Hingga pada tahun 2018, UCID sudah menjadi pemimpin pasar untuk hampir kesemua jenis produknya, dengan pangsa pasar masing-masing sebagai berikut: Pembalut wanita (termasuk pantyliners) 42.1%, popok bayi 49.8%, dan popok dewasa 46.0%. Perusahaan juga sudah memiliki empat pabrik terpisah di Karawang, Jawa Barat, dan Mojokerto, Jawa Timur, dan jaringan distribusi yang tersebar dari Aceh hingga Papua. Kesuksesan UCID market leader, salah satunya adalah karena perusahaan mampu menciptakan banyak variasi produk yang menyasar semua segmen konsumen yakni premium, menengah, dan ekonomis (dengan harga jual yang disesuaikan), sehingga produknya diterima oleh semua kalangan. Pendapatan perusahaan sendiri pada tahun 2018 mencapai Rp8.3 trilyun, atau sudah lebih besar dibanding asetnya yang Rp7.3 trilyun, which is good. Untuk kedepannya, manajemen berencana untuk mengembangkan bisnis popok dewasa-nya, yang saat ini baru menyumbang kurang dari 10% pendapatan perusahaan, dan penulis sendiri setuju dengan hal tersebut karena, di Indonesia, produk popok bayi sudah ada banyak, tapi yang jualan popok dewasa masih sangat sedikit, karena orang dewasa disini masih enggan mengenakan popok. Padahal menurut ilmu kedokteran, adalah normal bagi orang dewasa tertentu, terutama lansia, jika mereka kesulitan menahan buang air kecil (sama normalnya dengan rambut yang memutih, dll), sehingga popok ini mutlak diperlukan. Thus, tantangannya disini adalah bagaimana cara perusahaan meyakinkan konsumen, bahwa there is nothing wrong kalau mereka mengenakan diapers, dan penulis percaya bahwa itu cuma soal waktu. Sebab kalau di negara maju seperti Amerika Serikat dan Jepang, penggunaan adult diapers ini sudah cukup umum karena masyarakatnya sudah cukup teredukasi. Dan jika masyarakat Indonesia pada akhirnya nanti juga sudah bisa menerima produk popok dewasa ini, maka hampir pasti nilai penjualan UCID akan meledak. Just remember: Berbeda dengan pembalut wanita yang hanya dibutuhkan selama seminggu dalam sebulan, maka yang namanya popok harus dikenakan setiap hari, sehingga kebutuhannya lebih besar.
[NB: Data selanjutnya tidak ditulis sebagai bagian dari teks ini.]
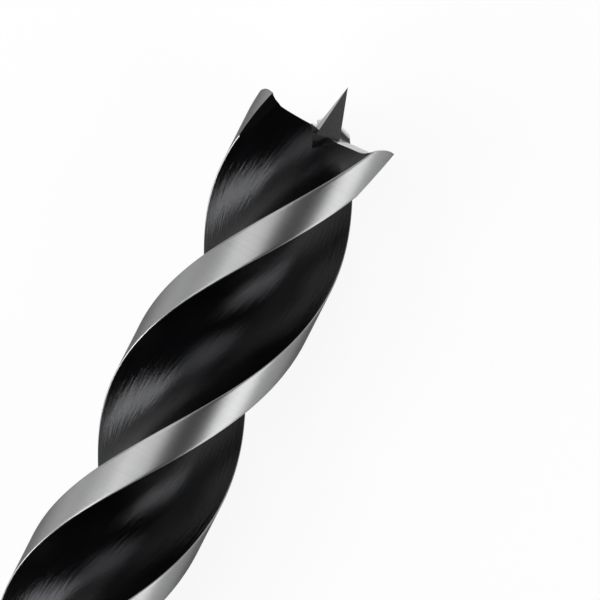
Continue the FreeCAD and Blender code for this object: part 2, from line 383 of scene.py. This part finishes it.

Sehingga kesimpulannya, UCID ini bagus, dan prospeknya juga cerah. Tapi hey, bagaimana dengan laba bersih perusahaan? Karena pada ulasan diatas, yang sudah dibahas baru pendapatannya saja?

Kinerja Keuangan UCID: Gak bagus!

Sayangnya, laba UCID terbilang sangat kecil dibanding nilai penjualannya (marginnya kurang dari 5%), dan juga juga tidak konsisten dimana pada tahun 2016 perusahaan merugi Rp278 milyar. Sebenarnya, berdasarkan fakta bahwa UCID ini perusahaan produsen, yang sudah memiliki jaringan distribusi yang luas dan lengkap, merk produknya terkenal, dan sejumlah produknya dijual pada harga premium, maka dalam bayangan penulis sebelumnya, dari penjualan katakanlah Rp1 trilyun, perusahaan mestinya bisa meraup laba bersih Rp200 milyar (margin labanya 20%). Namun karena perusahaan harus mengimpor hampir seluruh kebutuhan bahan bakunya (pulp, polimer, kain non-woven dst) pada harga yang relatif mahal, maka beban pokok penjualan perusahaan terbilang besar, bisa mencapai 90% dari pendapatannya. Diluar itu, UCID juga menanggung beban-beban lain seperti beban keuangan hingga rugi selisih kurs, yang angkanya juga tidak kecil dimana pada tahun 2018, perusahaan membukukan rugi kurs Rp183 milyar, berbanding laba bersihnya yang hanya 181 milyar (sehingga kalau gak ada rugi kurs ini, laba UCID harusnya dua kali lebih besar).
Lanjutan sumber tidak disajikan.